(TASK):
Wherever the string "parts" appears in a line, extract that line.

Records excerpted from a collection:

start

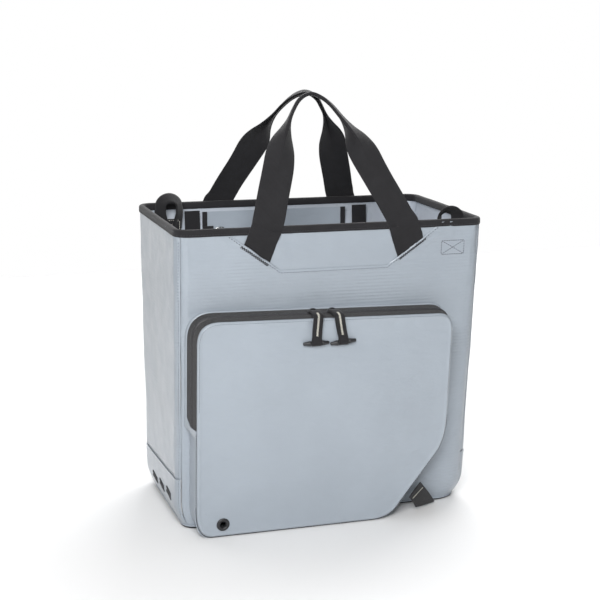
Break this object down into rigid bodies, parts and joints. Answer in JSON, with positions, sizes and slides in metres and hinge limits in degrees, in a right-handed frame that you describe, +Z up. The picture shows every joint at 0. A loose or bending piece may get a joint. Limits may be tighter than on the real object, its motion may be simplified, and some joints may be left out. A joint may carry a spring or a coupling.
{
  "type": "insulated cooler bag",
  "caption": "Open-topped insulated tote with foam-lined walls, a zipped pocket on the front, webbing handles and a zip closure inside the mouth.",
  "frame": {"origin": "on the floor, under the middle of the whole bag's width and depth, pocket and handles included", "axes": "+Z up; +Y from the front, which carries the pocket, to the back; +X to the right of someone facing the front"},
  "size_m": [0.41, 0.2762, 0.5537],
  "materials": {
    "shell_fabric": "satin",
    "pocket_fabric": "satin",
    "foam": "matte",
    "board": "matte",
    "lining_fabric": "satin",
    "webbing": "matte",
    "binding": "matte",
    "zip_tape": "matte",
    "zip_coil": "satin",
    "black_plastic": "satin",
    "nickel": "satin",
    "light_thread": "satin",
    "grey_thread": "matte",
    "dark_thread": "matte"
  },
  "bodies": {
    "bag": {"shell_front": "shell_fabric", "shell_front_yoke": "shell_fabric", "shell_back": "shell_fabric", "shell_back_yoke": "shell_fabric", "shell_left": "shell_fabric", "shell_left_wrap": "shell_fabric", "shell_right": "shell_fabric", "shell_right_wrap": "shell_fabric", "shell_base": "shell_fabric", "foam_base": "foam", "foam_front": "foam", "foam_right": "foam", "foam_back": "foam", "foam_left": "foam", "stiffener_board": "board", "liner_base": "lining_fabric", "liner_front": "lining_fabric", "liner_right": "lining_fabric", "liner_back": "lining_fabric", "liner_left": "lining_fabric", "rim_binding_front": "binding", "rim_binding_right": "binding", "rim_binding_back": "binding", "rim_binding_left": "binding", "front_handle_left_anchor": "webbing", "front_handle_right_anchor": "webbing", "rear_handle_left_anchor": "webbing", "rear_handle_right_anchor": "webbing", "corner_tab": "webbing", "closure_left_strap": "webbing", "closure_right_strap": "webbing", "strap_loop_back_left": "webbing", "strap_loop_front_right": "webbing", "pocket_lower_panel": "pocket_fabric", "pocket_gusset": "pocket_fabric", "pocket_inner_stringer": "zip_tape", "drain_grommet": "black_plastic", "drain_grommet_washer": "black_plastic"},
    "front_handle": {"front_handle_strap": "webbing"},
    "rear_handle": {"rear_handle_strap": "webbing"},
    "pocket_flap": {"pocket_flap_panel": "pocket_fabric", "pocket_outer_stringer": "zip_tape"},
    "left_slider": {"pocket_left_slider": "black_plastic"},
    "right_slider": {"pocket_right_slider": "black_plastic"},
    "left_pull": {"left_pull_webbing": "webbing", "left_pull_toggle": "black_plastic"},
    "right_pull": {"right_pull_webbing": "webbing", "right_pull_toggle": "black_plastic"},
    "closure_back": {"closure_back_panel": "lining_fabric", "closure_back_stringer": "zip_tape", "closure_end_tab": "webbing"},
    "closure_front": {"closure_front_panel": "lining_fabric", "closure_front_stringer": "zip_tape"},
    "closure_runner": {"closure_slider": "nickel"},
    "closure_pull": {"closure_zip_pull": "nickel"}
  },
  "joints": [
    {"name": "front_handle_swing", "type": "hinge", "parent": "bag", "child": "front_handle", "pos_m": [0, -0.1005, 0.389], "axis": [1, 0, 0], "range_deg": [0, 158]},
    {"name": "rear_handle_swing", "type": "hinge", "parent": "bag", "child": "rear_handle", "pos_m": [0, 0.1381, 0.389], "axis": [-1, 0, 0], "range_deg": [0, 180]},
    {"name": "pocket_flap_open", "type": "hinge", "parent": "bag", "child": "pocket_flap", "pos_m": [0, -0.128, 0.138], "axis": [1, 0, 0], "range_deg": [0, 20]},
    {"name": "left_slider_slide", "type": "slide", "parent": "pocket_flap", "child": "left_slider", "axis": [0.9998, 0, -0.022], "range_m": [-0.12, 0]},
    {"name": "right_slider_slide", "type": "slide", "parent": "pocket_flap", "child": "right_slider", "axis": [0.9998, 0, -0.022], "range_m": [0, 0.11]},
    {"name": "left_pull_swing", "type": "hinge", "parent": "left_slider", "child": "left_pull", "pos_m": [-0.0345, -0.1184, 0.2825], "axis": [-1, 0, 0], "range_deg": [0, 100]},
    {"name": "right_pull_swing", "type": "hinge", "parent": "right_slider", "child": "right_pull", "pos_m": [-0.009, -0.1184, 0.2819], "axis": [-1, 0, 0], "range_deg": [0, 100]},
    {"name": "closure_back_swing", "type": "hinge", "parent": "bag", "child": "closure_back", "pos_m": [0, 0.1194, 0.376], "axis": [-1, 0, 0], "range_deg": [0, 90]},
    {"name": "closure_front_swing", "type": "hinge", "parent": "bag", "child": "closure_front", "pos_m": [0, -0.0818, 0.376], "axis": [1, 0, 0], "range_deg": [0, 90]},
    {"name": "closure_slider_slide", "type": "slide", "parent": "closure_back", "child": "closure_runner", "axis": [1, 0, 0], "range_m": [0, 0.17]},
    {"name": "closure_pull_swing", "type": "hinge", "parent": "closure_runner", "child": "closure_pull", "pos_m": [-0.093, 0.1125, 0.3415], "axis": [-1, 0, 0], "range_deg": [0, 120]}
  ]
}
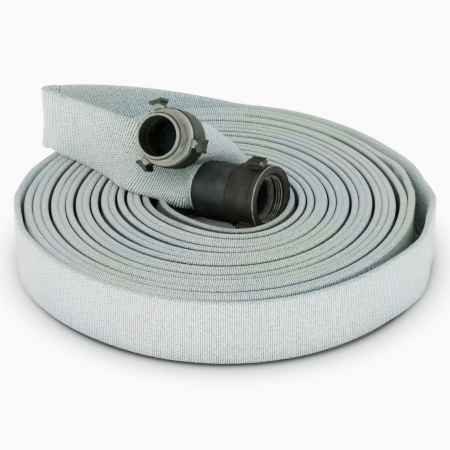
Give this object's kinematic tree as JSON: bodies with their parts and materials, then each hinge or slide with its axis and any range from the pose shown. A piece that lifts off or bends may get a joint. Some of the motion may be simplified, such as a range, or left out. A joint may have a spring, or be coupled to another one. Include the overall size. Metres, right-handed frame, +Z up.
{
  "type": "rolled fire hose",
  "caption": "A flat woven double-jacket fire hose wound on edge into a roll, its two aluminium rocker-lug couplings lying across the hole, one with a swivel.",
  "frame": {"origin": "middle of the bounding box, on the surface that the roll lies on", "axes": "+Z is up, out of the roll's flat side; +X and +Y lie in the plane of the roll, and -Y is the side towards which the couplings face"},
  "size_m": [0.4321, 0.426, 0.1718],
  "materials": {
    "woven_jacket": "matt woven polyester",
    "inner_weave": "matt woven polyester",
    "hard_coat": "dark hard-coat anodised, worn to bare metal on edges",
    "bare_aluminium": "machined",
    "rubber": "matt",
    "brass": "machined",
    "steel": "polished"
  },
  "bodies": {
    "root": {"female_bowl": "hard_coat", "female_expansion_ring": "brass", "female_inner_jacket_end": "inner_weave", "female_liner_end": "rubber", "female_tail_gasket": "rubber", "hose_inner_end": "woven_jacket", "hose_outer_end": "woven_jacket", "hose_roll": "woven_jacket", "male_coupling": "hard_coat", "male_expansion_ring": "brass", "male_inner_jacket_end": "inner_weave", "male_liner_end": "rubber", "male_tail_gasket": "rubber"},
    "female_swivel_body": {"female_swivel": "hard_coat", "swivel_gasket": "rubber", "ball_race_plug": "steel"},
    "ball_ring": {"swivel_ball_01": "steel", "swivel_ball_02": "steel", "swivel_ball_03": "steel", "swivel_ball_04": "steel", "swivel_ball_05": "steel", "swivel_ball_06": "steel", "swivel_ball_07": "steel", "swivel_ball_08": "steel", "swivel_ball_09": "steel", "swivel_ball_10": "steel", "swivel_ball_11": "steel", "swivel_ball_12": "steel", "swivel_ball_13": "steel", "swivel_ball_14": "steel", "swivel_ball_15": "steel", "swivel_ball_16": "steel", "swivel_ball_17": "steel", "swivel_ball_18": "steel", "swivel_ball_19": "steel", "swivel_ball_20": "steel", "swivel_ball_21": "steel", "swivel_ball_22": "steel", "swivel_ball_23": "steel", "swivel_ball_24": "steel"}
  },
  "joints": [
    {"name": "swivel_spin", "type": "hinge", "parent": "root", "child": "female_swivel_body", "pos_m": [0.0224, -0.01588, 0.07864], "axis": [0.8212, -0.5515, 0.1469], "continuous": true},
    {"name": "ball_ring_spin", "type": "hinge", "parent": "root", "child": "ball_ring", "pos_m": [0.0224, -0.01588, 0.07864], "axis": [0.8212, -0.5515, 0.1469], "continuous": true}
  ],
  "couplings": [
    {"joint": "ball_ring_spin", "follows": "swivel_spin", "ratio": 0.5}
  ]
}
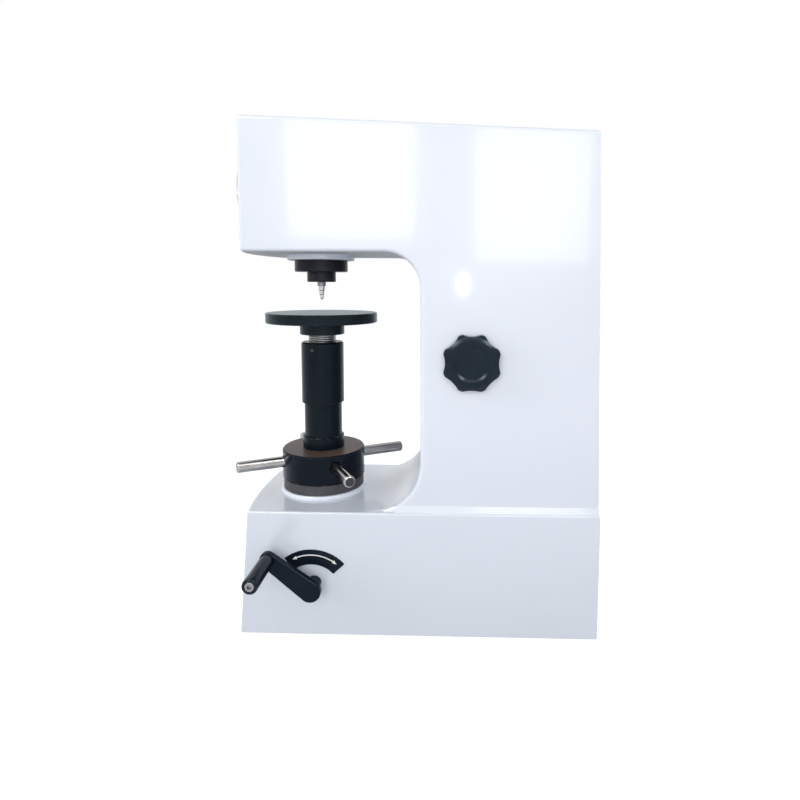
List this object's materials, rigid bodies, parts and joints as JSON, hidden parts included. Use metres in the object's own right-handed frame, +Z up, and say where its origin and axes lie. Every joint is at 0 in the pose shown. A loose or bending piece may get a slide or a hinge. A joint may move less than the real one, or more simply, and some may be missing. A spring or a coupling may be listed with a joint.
{
  "type": "hardness tester",
  "caption": "Bench indentation hardness tester: C-shaped cast frame, screw-raised test table with capstan, indenter spindle, weight-lever loading with side handle and load knob, front dial.",
  "frame": {"origin": "on the bench plane, straight under the test axis, which is the common axis of indenter, table and elevating screw", "axes": "+Z up along the test axis, -Y towards the operator at the front of the machine, +X to the operator's right, the side with the load handle and the load knob"},
  "size_m": [0.2873, 0.4676, 0.6423],
  "materials": {
    "paint_white": "gloss white stove enamel, faintly blue",
    "zinc": "zinc plated",
    "bronze": "machined bronze",
    "dark_ring": "dark grey machined iron",
    "bearing_steel": "ground steel",
    "black_capstan": "black oxide, semi-gloss",
    "polished_steel": "polished steel",
    "black_sleeve": "blued steel, semi-gloss",
    "screw_steel": "bright turned steel, oiled",
    "black_table": "black oxide with a lapped face",
    "black_collar": "black oxide",
    "tip_steel": "bright steel",
    "machined_steel": "machined steel",
    "weight_iron": "cast iron, turned",
    "black_plastic": "moulded phenolic, gloss",
    "plate_black": "printed aluminium plate, black",
    "black_handle": "black enamel",
    "chrome_rim": "turned rim",
    "dial_glass": "clear",
    "dial_white": "white dial",
    "pointer_black": "black"
  },
  "bodies": {
    "frame": {"frame_casting": "paint_white", "top_cover": "paint_white", "top_cover_screws": "zinc", "rear_cover": "paint_white", "rear_cover_screws": "zinc", "leveling_feet": "zinc", "guide_sleeve": "bronze", "bearing_ring": "dark_ring", "thrust_race": "bearing_steel", "spindle_sleeve": "bronze", "spindle_guard": "black_collar", "fulcrum_bracket": "machined_steel", "measuring_bracket": "machined_steel", "dial_case": "machined_steel", "handle_bushing": "bronze", "direction_plate": "plate_black", "camshaft_bracket": "machined_steel", "dashpot_cylinder": "machined_steel", "dashpot_cap": "machined_steel", "fork_guide": "machined_steel"},
    "capstan_body": {"capstan": "black_capstan", "capstan_rods": "polished_steel", "elevating_nut": "bronze", "lower_sleeve": "black_sleeve"},
    "screw_body": {"elevating_screw": "screw_steel", "upper_sleeve": "black_sleeve", "sleeve_grub_screw": "zinc"},
    "table_body": {"anvil_table": "black_table"},
    "spindle_body": {"spindle": "bearing_steel", "spindle_nose": "black_collar", "indenter_set_screw": "black_collar", "indenter_holder": "black_collar", "indenter_tip": "tip_steel"},
    "lever_body": {"main_lever": "machined_steel", "lever_knives": "bearing_steel", "lever_push_rod": "machined_steel"},
    "hanger_body": {"hanger_stirrup": "machined_steel", "hanger_rod": "machined_steel", "base_weight": "weight_iron"},
    "fork_body": {"weight_fork": "machined_steel", "weight_a": "weight_iron", "weight_b": "weight_iron"},
    "knob_body": {"selector_knob": "black_plastic", "selector_shaft": "machined_steel", "selector_cam": "machined_steel"},
    "handle_body": {"handle_arm": "black_handle", "handle_shaft": "machined_steel", "handle_crank": "machined_steel", "grip_screw": "tip_steel"},
    "grip_body": {"handle_grip": "black_plastic"},
    "link_body": {"connecting_rod": "machined_steel"},
    "camshaft_body": {"camshaft": "machined_steel", "lifting_cam": "bearing_steel"},
    "piston_body": {"piston_rod": "bearing_steel"},
    "measuring_lever_body": {"measuring_lever": "machined_steel"},
    "plunger_body": {"measuring_plunger": "bearing_steel"},
    "pointer_body": {"long_pointer": "pointer_black"},
    "bezel_body": {"dial_bezel": "chrome_rim", "dial_glass": "dial_glass", "dial_face": "dial_white"}
  },
  "joints": [
    {"name": "handle_turn", "type": "hinge", "parent": "frame", "child": "handle_body", "pos_m": [0.095, 0.0076, 0.0699], "axis": [-1, 0, 0], "range_deg": [0, 110]},
    {"name": "grip_spin", "type": "hinge", "parent": "handle_body", "child": "grip_body", "pos_m": [0.122, -0.04356, 0.10902], "axis": [1, 0, 0], "continuous": true},
    {"name": "link_pivot", "type": "hinge", "parent": "handle_body", "child": "link_body", "pos_m": [0.0633, 0.03143, 0.05168], "axis": [-1, 0, 0], "range_deg": [-110, 0]},
    {"name": "camshaft_turn", "type": "hinge", "parent": "frame", "child": "camshaft_body", "pos_m": [0, 0.266, 0.0699], "axis": [-1, 0, 0], "range_deg": [0, 110]},
    {"name": "piston_slide", "type": "slide", "parent": "frame", "child": "piston_body", "axis": [0, 0, 1], "range_m": [-0.0059, 0]},
    {"name": "hanger_slide", "type": "slide", "parent": "frame", "child": "hanger_body", "axis": [0, 0, 1], "range_m": [-0.0059, 0]},
    {"name": "lever_tilt", "type": "hinge", "parent": "frame", "child": "lever_body", "pos_m": [0, -0.014, 0.602], "axis": [-1, 0, 0], "range_deg": [0, 1.21]},
    {"name": "spindle_slide", "type": "slide", "parent": "frame", "child": "spindle_body", "axis": [0, 0, 1], "range_m": [-0.0003, 0]},
    {"name": "measuring_tilt", "type": "hinge", "parent": "frame", "child": "measuring_lever_body", "pos_m": [-0.044, -0.008, 0.5], "axis": [-1, 0, 0], "range_deg": [0, 1.35]},
    {"name": "plunger_slide", "type": "slide", "parent": "frame", "child": "plunger_body", "axis": [0, 0, 1], "range_m": [0, 0.00125]},
    {"name": "pointer_turn", "type": "hinge", "parent": "frame", "child": "pointer_body", "pos_m": [0, -0.087, 0.562], "axis": [0, -1, 0], "range_deg": [-531.5, 0]},
    {"name": "capstan_turn", "type": "hinge", "parent": "frame", "child": "capstan_body", "pos_m": [0, 0, 0.197], "axis": [0, 0, -1], "range_deg": [-2700, 900]},
    {"name": "screw_slide", "type": "slide", "parent": "frame", "child": "screw_body", "axis": [0, 0, 1], "range_m": [-0.045, 0.015]},
    {"name": "table_swivel", "type": "hinge", "parent": "screw_body", "child": "table_body", "pos_m": [0, 0, 0.389], "axis": [0, 0, 1], "continuous": true},
    {"name": "knob_turn", "type": "hinge", "parent": "frame", "child": "knob_body", "pos_m": [0.09, 0.2018, 0.348], "axis": [1, 0, 0], "range_deg": [0, 240]},
    {"name": "fork_slide", "type": "slide", "parent": "frame", "child": "fork_body", "axis": [0, 0, 1], "range_m": [-0.008, 0]},
    {"name": "bezel_turn", "type": "hinge", "parent": "frame", "child": "bezel_body", "pos_m": [0, -0.088, 0.562], "axis": [0, -1, 0], "continuous": true}
  ],
  "couplings": [
    {"joint": "link_pivot", "follows": "handle_turn", "ratio": -1},
    {"joint": "camshaft_turn", "follows": "handle_turn", "ratio": 1},
    {"joint": "piston_slide", "follows": "handle_turn", "m_per_rad": -0.0030731},
    {"joint": "hanger_slide", "follows": "handle_turn", "m_per_rad": -0.0030731},
    {"joint": "lever_tilt", "follows": "handle_turn", "ratio": 0.010975},
    {"joint": "spindle_slide", "follows": "handle_turn", "m_per_rad": -0.00015366},
    {"joint": "measuring_tilt", "follows": "handle_turn", "ratio": 0.012242},
    {"joint": "plunger_slide", "follows": "handle_turn", "m_per_rad": 0.00063658},
    {"joint": "pointer_turn", "follows": "handle_turn", "ratio": -4.8273},
    {"joint": "screw_slide", "follows": "capstan_turn", "m_per_rad": 0.00095493},
    {"joint": "knob_turn", "follows": "fork_slide", "rad_per_m": -523.6}
  ]
}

end

(COMPLETED TASK):
Break this object down into rigid bodies, parts and joints. Answer in JSON, with positions, sizes and slides in metres and hinge limits in degrees, in a right-handed frame that you describe, +Z up. The picture shows every joint at 0. A loose or bending piece may get a joint. Limits may be tighter than on the real object, its motion may be simplified, and some joints may be left out. A joint may carry a spring or a coupling.
Give this object's kinematic tree as JSON: bodies with their parts and materials, then each hinge or slide with its axis and any range from the pose shown. A piece that lifts off or bends may get a joint. Some of the motion may be simplified, such as a range, or left out. A joint may have a spring, or be coupled to another one. Include the overall size. Metres, right-handed frame, +Z up.
List this object's materials, rigid bodies, parts and joints as JSON, hidden parts included. Use metres in the object's own right-handed frame, +Z up, and say where its origin and axes lie. Every joint is at 0 in the pose shown. A loose or bending piece may get a slide or a hinge. A joint may move less than the real one, or more simply, and some may be missing. A spring or a coupling may be listed with a joint.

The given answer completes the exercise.